I was a general assistant for my first summer and wore a white top with a high, round neck; I was told that until recently these had a steel insert to keep the collar upright. Most of the job was opening boxes of cans [with a special cutter], pricing each can with a 'plonker' and putting them on the sales shelves, with all the labels facing forward. The plonker was a round rubber stamp on a long handle with a single price on; they sat as a set of all possible prices in a tray. Not a barcode in sight! That year all meat came into the store as sides with the butchers upstairs then preparing the joints for the sales floor. There was a telephone next to the meat display so that a customer could talk to one of the butchers and request a special cut or size. Cheese mostly came in wheels and was cut and prepared in its own section upstairs being wrapped in cellophane sheets which were then passed over a heated plate to seal them. I also spent one week helping in the staff canteen kitchen, peeling potatoes, washing up, clearing tables, and even made a bread pudding one day that went down well.

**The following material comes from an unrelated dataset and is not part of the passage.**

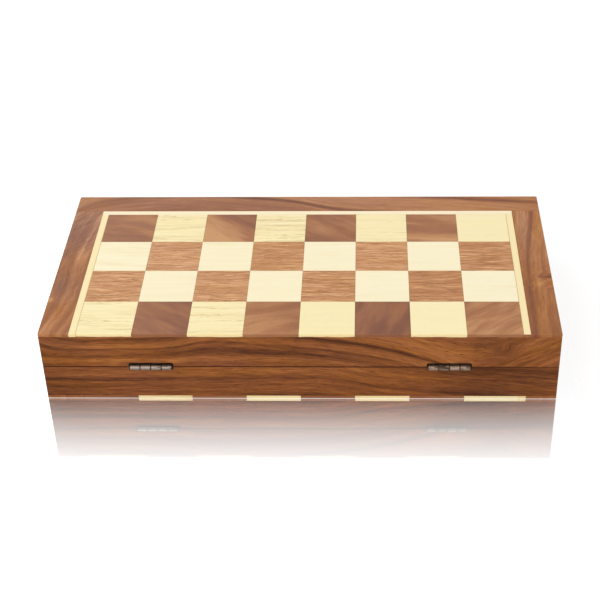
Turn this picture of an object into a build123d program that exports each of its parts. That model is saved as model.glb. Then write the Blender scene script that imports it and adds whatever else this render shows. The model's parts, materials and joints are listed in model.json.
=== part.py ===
from build123d import *
import os

# Folding chess board, shut. Two trays that are alike lie rim to rim, board faces outwards,
# and fold open on a pair of small butt hinges until both faces lie in one plane.
# Origin: the middle of the underside. +X along the hinges, from rank 1 to rank 8.
# +Y from the hinges to the edge that opens. +Z up. Millimetres.

# Board face: squares, light inlay and dark border are lamellas of one thickness
square = 32.5
ranks = 8
files_per_tray = 4
inlay_width = 4.2
border_width = 18.2
face_thickness = 2.0
thin_inlay_thickness = 0.6
glue_line = 0.1

# Tray: four rails round a plywood panel
tray_height = 23.9
seam_gap = 0.2
rail_thickness = 12.0
panel_thickness = 3.0
panel_rebate = 4.0
panel_clearance = 0.2
lining_thickness = 1.0
lining_clearance = 0.4
corner_radius = 0.8
face_easing = 0.3
rim_easing = 0.2

# Disc magnets let into the rims of the opening rails
magnet_radius = 4.0
magnet_thickness = 3.0
magnet_clearance = 0.05
magnet_inset = 40.0

# Butt hinges: the axis lies in the seam, just in front of the hinge face
hinge_length = 25.0
hinge_inset = 64.5
hinge_stand_off = 0.7
knuckles = 4
knuckle_gap = 0.2
barrel_radius = 1.6
barrel_clearance = 0.3
leaf_thickness = 0.8
leaf_width = 10.0
leaf_corner_radius = 1.0
mortise_clearance = 0.2
notch_depth = 2.5
lower_notch_relief = 0.4
upper_notch_relief = 1.3
notch_corner_radius = 1.2

# Hinge pins, with a small head peened on each end
pin_radius = 0.75
pin_clearance = 0.05
pin_head_radius = 1.2
pin_head_thickness = 0.4
pin_end_play = 0.1

# Countersunk cross-head wood screws, two in each leaf
screw_spacing = 14.0
screw_offset = 6.2
screw_length = 8.0
screw_shank_radius = 1.0
screw_head_radius = 1.75
screw_tip_length = 2.0
screw_tip_radius = 0.2
screw_clearance = 0.05
cross_width = 0.5
cross_length = 2.0
cross_depth = 0.9

# Places that follow from the sizes above
tray_length = ranks * square + 2 * (inlay_width + border_width)
tray_depth = files_per_tray * square + inlay_width + border_width
side_face = tray_length / 2
opening_face = tray_depth / 2
hinge_face = -tray_depth / 2
board_end = ranks * square / 2
board_edge = hinge_face + files_per_tray * square
inside_end = side_face - rail_thickness
inside_edge = opening_face - rail_thickness
panel_top = face_thickness + panel_thickness
seam_height = tray_height + seam_gap / 2
hinge_x = side_face - hinge_inset
hinge_y = hinge_face - hinge_stand_off
magnet_x = side_face - magnet_inset
magnet_y = opening_face - rail_thickness / 2
head_depth = screw_head_radius - screw_shank_radius
cut_margin = 1.0
# The inlay beside a tray's dark corner square is the thin one: no light end shows at the hinge face
thin_inlay_side = -1


def block(x, y, z):
    """A box between three (low, high) pairs."""
    corner = Pos(x[0], y[0], z[0])
    return corner * Box(x[1] - x[0], y[1] - y[0], z[1] - z[0], align=(Align.MIN,) * 3)


def rod(radius, x_low, x_high):
    """A round bar on the X axis."""
    bar = Cylinder(radius, x_high - x_low, align=(Align.CENTER, Align.CENTER, Align.MIN))
    return Pos(x_low, 0, 0) * Rot(0, 90, 0) * bar


def drum(radius, z_low, z_high, x=0, y=0):
    """A round bar that stands on end."""
    bar = Cylinder(radius, z_high - z_low, align=(Align.CENTER, Align.CENTER, Align.MIN))
    return Pos(x, y, z_low) * bar


def taper(low_radius, high_radius, z_low, z_high):
    """A cone frustum that stands on end at the origin."""
    cone = Cone(low_radius, high_radius, z_high - z_low, align=(Align.CENTER, Align.CENTER, Align.MIN))
    return Pos(0, 0, z_low) * cone


def fold_over(shape):
    """Turns a piece of the lower tray onto its place in the upper tray."""
    return shape.rotate(Axis((0, 0, seam_height), (0, 1, 0)), 180)


def tray_envelope():
    """The tray's whole outline, with eased corners and edges. Every wooden piece is cut from it."""
    body = block((-side_face, side_face), (hinge_face, opening_face), (0, tray_height))
    body = fillet(body.edges().filter_by(Axis.Z), corner_radius)
    body = fillet(body.edges().group_by(Axis.Z)[0], face_easing)
    return fillet(body.edges().group_by(Axis.Z)[-1], rim_easing)


def panel_pocket(clearance):
    """The space that the rebates leave for the panel, or the panel itself where clearance is given."""
    end = inside_end + panel_rebate - clearance
    edge = inside_edge + panel_rebate - clearance
    return block((-end, end), (-edge, edge), (face_thickness, panel_top))


def screw_places():
    """Where the two screws of a leaf stand, in the hinge's own frame."""
    return [Pos(side * screw_spacing / 2, screw_offset, 0) for side in (-1, 1)]


def screw():
    """One wood screw, its head flush with the leaf's inner face, in the hinge's own frame."""
    head_top = leaf_thickness - barrel_radius
    neck = head_top - head_depth
    tip = head_top - screw_length
    body = taper(screw_shank_radius, screw_head_radius, neck, head_top)
    body += drum(screw_shank_radius, tip + screw_tip_length, neck)
    body += taper(screw_tip_radius, screw_shank_radius, tip, tip + screw_tip_length)
    slot = (head_top - cross_depth, head_top + cut_margin)
    long_way = (-cross_length / 2, cross_length / 2)
    short_way = (-cross_width / 2, cross_width / 2)
    return body - block(long_way, short_way, slot) - block(short_way, long_way, slot)


def screw_hole():
    """The space of one screw, wider by the screw's clearance."""
    head_top = leaf_thickness - barrel_radius
    neck = head_top - head_depth
    tip = head_top - screw_length
    wide = screw_shank_radius + screw_clearance
    hole = taper(wide, wide + head_depth, neck, head_top)
    return hole + drum(wide, tip, neck)


def leaf():
    """One hinge leaf in the hinge's own frame: its plate lies under the axis, with every other knuckle."""
    plate_z = (-barrel_radius, leaf_thickness - barrel_radius)
    plate = block((-hinge_length / 2, hinge_length / 2), (0, leaf_width), plate_z)
    plate = fillet(plate.edges().filter_by(Axis.Z).group_by(Axis.Y)[-1], leaf_corner_radius)
    pitch = hinge_length / knuckles
    for index in range(knuckles):
        start = index * pitch - hinge_length / 2
        if index % 2 == 0:
            knuckle = rod(barrel_radius, start + knuckle_gap / 2, start + pitch - knuckle_gap / 2)
            plate += knuckle
        else:
            reach = barrel_radius + barrel_clearance
            sweep = (start - knuckle_gap / 2, start + pitch + knuckle_gap / 2)
            plate -= block(sweep, (-cut_margin, reach), (-2 * barrel_radius, 0))
    plate -= rod(pin_radius + pin_clearance, -hinge_length, hinge_length)
    for place in screw_places():
        plate -= place * screw_hole()
    return plate


def hinge_cut(notch_relief):
    """What one hinge takes out of a hinge rail, in the hinge's own frame."""
    rim = seam_gap
    leaf_end = hinge_length / 2 + mortise_clearance
    leaf_edge = leaf_width + mortise_clearance
    mortise = block((-leaf_end, leaf_end), (-cut_margin, leaf_edge), (-barrel_radius, rim))
    notch_end = hinge_length / 2 + pin_end_play + pin_head_thickness + mortise_clearance
    notch_floor = -barrel_radius - notch_relief
    notch_back = hinge_stand_off + notch_depth
    notch = block((-notch_end, notch_end), (-cut_margin, notch_back), (notch_floor, rim))
    floor_ends = notch.edges().filter_by(Axis.Y).group_by(Axis.Z)[0]
    cut = mortise + fillet(floor_ends, min(notch_corner_radius, notch_relief + barrel_radius / 2))
    for place in screw_places():
        cut += place * screw_hole()
    return cut


def hinge_pin():
    """The pin in the hinge's own frame, longer than the barrel by its two heads."""
    shoulder = hinge_length / 2 + pin_end_play
    end = shoulder + pin_head_thickness
    heads = rod(pin_head_radius, -end, -shoulder) + rod(pin_head_radius, shoulder, end)
    return rod(pin_radius, -end, end) + heads


def hinge_places():
    """Where the two hinges lie, the one at the rank 1 end first."""
    return [Pos(side * hinge_x, hinge_y, seam_height) for side in (-1, 1)]


def magnet_discs(radius):
    """Both magnets of a tray, or their recesses where the radius has the clearance added."""
    floor = tray_height - magnet_thickness
    return [drum(radius, floor, tray_height, side * magnet_x, magnet_y) for side in (-1, 1)]


def squares_of(file_index, parity):
    """The four squares of one colour in one file of a tray. File 0 runs along the hinges."""
    half_joint = glue_line / 2
    y_low = hinge_face + file_index * square
    cut = []
    for rank_index in range(ranks):
        if (rank_index + file_index) % 2 == parity:
            x_low = rank_index * square - board_end
            x = (x_low + half_joint, x_low + square - half_joint)
            # The hinge file runs out to the hinge face, so it has no joint there
            y = (y_low + (half_joint if file_index else 0), y_low + square - half_joint)
            cut.append(block(x, y, (0, face_thickness)))
    return cut


def tray(rank_1_side, rank_8_side, file_letters, notch_relief):
    """Every piece of a tray as it lies in the lower one, by name without the tray's own name."""
    envelope = tray_envelope()
    pocket = panel_pocket(0)
    body_z = (face_thickness, tray_height)
    face_z = (0, face_thickness)
    pieces = {}

    hinge_rail = block((-side_face, side_face), (hinge_face, -inside_edge), body_z) & envelope
    for place in hinge_places():
        hinge_rail -= place * hinge_cut(notch_relief)
    pieces["hinge_rail"] = hinge_rail - pocket

    opening_rail = block((-side_face, side_face), (inside_edge, opening_face), body_z) & envelope
    for recess in magnet_discs(magnet_radius + magnet_clearance):
        opening_rail -= recess
    pieces["opening_rail"] = opening_rail - pocket
    pieces["magnets"] = magnet_discs(magnet_radius)

    pieces["panel"] = panel_pocket(panel_clearance)
    lining_end = inside_end - lining_clearance
    lining_edge = inside_edge - lining_clearance
    pieces["lining"] = block(
        (-lining_end, lining_end), (-lining_edge, lining_edge), (panel_top, panel_top + lining_thickness)
    )

    inlay_end = board_end + inlay_width
    inlay_edge = board_edge + inlay_width
    joint = glue_line / 2
    pieces["opening_border"] = (
        block((-side_face, side_face), (inlay_edge + joint, opening_face), face_z) & envelope
    )
    pieces["opening_inlay"] = block(
        (-inlay_end + joint, inlay_end - joint), (board_edge + joint, inlay_edge - joint), face_z
    )
    for side, name in ((-1, rank_1_side), (1, rank_8_side)):
        rail_x = sorted((side * inside_end, side * side_face))
        rail = block(rail_x, (-inside_edge, inside_edge), body_z) & envelope
        pieces[name + "_rail"] = rail - pocket
        border_x = sorted((side * (inlay_end + joint), side * side_face))
        border = block(border_x, (hinge_face, inlay_edge - joint), face_z)
        inlay_x = sorted((side * (board_end + joint), side * (inlay_end - joint)))
        inlay_z = face_z
        if side == thin_inlay_side:
            # This inlay is a thin line let into the border, which runs on under it
            inlay_z = (0, thin_inlay_thickness)
            under_x = sorted((side * (board_end + joint), side * side_face))
            under_z = (thin_inlay_thickness, face_thickness)
            border += block(under_x, (hinge_face, board_edge - joint), under_z)
        pieces[name + "_border"] = border & envelope
        pieces[name + "_inlay"] = block(inlay_x, (hinge_face, board_edge - joint), inlay_z) & envelope

    for index, letter in enumerate(file_letters):
        for parity, colour in ((0, "dark"), (1, "light")):
            cut = squares_of(index, parity)
            if index == 0:
                cut = [piece & envelope for piece in cut]
            pieces[f"file_{letter}_{colour}_squares"] = cut
    return pieces


def hinge_pieces(rank_1_side, rank_8_side, tray_name):
    """The leaves and screws that belong to a tray, as they lie in the lower one."""
    pieces = {}
    for place, side in zip(hinge_places(), (rank_1_side, rank_8_side)):
        pieces[f"{side}_hinge_{tray_name}_leaf"] = place * leaf()
        pieces[f"{side}_hinge_{tray_name}_screws"] = [place * spot * screw() for spot in screw_places()]
    return pieces


def node_name(tray_name, name):
    """Squares are named by their file, which tells the tray. Other pieces take the tray's name."""
    return name if name.startswith("file_") else f"{tray_name}_{name}"


def all_nodes():
    """Every node of the shut board by name, each as a list of solids."""
    nodes = {}
    lower = tray("left", "right", "efgh", lower_notch_relief)
    nodes.update({node_name("lower", name): shape for name, shape in lower.items()})
    nodes.update(hinge_pieces("left", "right", "lower"))
    upper = tray("right", "left", "dcba", upper_notch_relief)
    folded = {node_name("upper", name): shape for name, shape in upper.items()}
    folded.update(hinge_pieces("right", "left", "upper"))
    for name, shape in folded.items():
        solids = shape if isinstance(shape, list) else [shape]
        nodes[name] = [fold_over(solid) for solid in solids]
    for place, side in zip(hinge_places(), ("left", "right")):
        nodes[f"{side}_hinge_pin"] = place * hinge_pin()
    return {name: shape if isinstance(shape, list) else [shape] for name, shape in nodes.items()}


os.makedirs("parts", exist_ok=True)
for name, solids in sorted(all_nodes().items()):
    shape = solids[0] if len(solids) == 1 else Compound(children=solids)
    export_step(shape, f"parts/{name}.step")
    box = shape.bounding_box().size
    print(f"{name:32s} {len(solids)} solids, {box.X:.1f} x {box.Y:.1f} x {box.Z:.1f} mm")
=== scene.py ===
"""Folding chess board of rosewood and maple: the finish of every surface, and a pale studio."""

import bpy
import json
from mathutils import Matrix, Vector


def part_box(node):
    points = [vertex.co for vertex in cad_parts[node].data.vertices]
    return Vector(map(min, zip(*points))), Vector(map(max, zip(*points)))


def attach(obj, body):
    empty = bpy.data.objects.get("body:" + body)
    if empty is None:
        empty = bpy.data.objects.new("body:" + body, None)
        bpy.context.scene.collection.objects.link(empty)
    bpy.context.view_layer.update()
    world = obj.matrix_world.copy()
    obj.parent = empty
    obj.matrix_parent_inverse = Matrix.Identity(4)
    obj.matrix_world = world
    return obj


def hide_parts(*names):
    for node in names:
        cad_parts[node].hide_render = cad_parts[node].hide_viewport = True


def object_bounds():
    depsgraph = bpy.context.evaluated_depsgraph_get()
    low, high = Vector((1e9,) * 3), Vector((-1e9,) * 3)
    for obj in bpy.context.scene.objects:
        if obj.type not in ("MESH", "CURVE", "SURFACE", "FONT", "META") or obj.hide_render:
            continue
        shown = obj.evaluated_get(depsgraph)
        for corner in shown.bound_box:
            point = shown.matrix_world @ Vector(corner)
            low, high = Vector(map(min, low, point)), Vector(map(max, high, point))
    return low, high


bl_info = {
    "name": "Folding Chess Board",
    "version": (1, 0, 0),
    "blender": (4, 5, 0),
    "location": "3D View > Sidebar > Chess Board",
    "description": "Finishes a folding chess board in rosewood, maple, felt and steel, and lights it",
    "category": "Object",
}

import json
import math
import random
from dataclasses import dataclass

import bmesh
import bpy
from mathutils import Matrix, Vector

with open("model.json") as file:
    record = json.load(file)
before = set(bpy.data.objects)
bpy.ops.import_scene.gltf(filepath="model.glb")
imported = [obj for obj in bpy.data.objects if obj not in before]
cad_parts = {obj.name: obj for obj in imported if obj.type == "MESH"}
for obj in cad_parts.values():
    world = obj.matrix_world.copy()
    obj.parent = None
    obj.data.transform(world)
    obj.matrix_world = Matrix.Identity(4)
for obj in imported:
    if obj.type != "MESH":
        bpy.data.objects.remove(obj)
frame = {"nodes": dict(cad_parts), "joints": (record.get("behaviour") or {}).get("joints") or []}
CAD_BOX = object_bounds()

MM = 0.001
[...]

The following year I was assigned to the warehouse unloading lorries and storing the goods on the first floor ready to be called to the shop floor. That meant a change of clothing – I now had a brown suit. Another job was opening 'blown' cans of food over the sink in the loading bay and also opening the wooden cases that each contained two wheels of cheddar about 15" diameter and 12" high, stripping off the cheesecloth and scraping with a large knife ready to go to the cheese department for cutting. That year I noticed that bacon was then coming to the store pre-packed rather than sliced in-store. I was asked several times to accompany an Assistant Manager down the road to the bank at closing time so he could put a round leather case containing a large portion of the day's takings and placing it in the bank's night safe. I think on a typical Friday when the store opened late, the takings were around £3,000 for the day and £2,000 for a Saturday when the store closed at 4.30 [no Sunday trading then.]
The attached photo is not of that store but of Bitterne, West End Road, [just around the corner] for which you have no images on the website. I believe it was taken around 2015.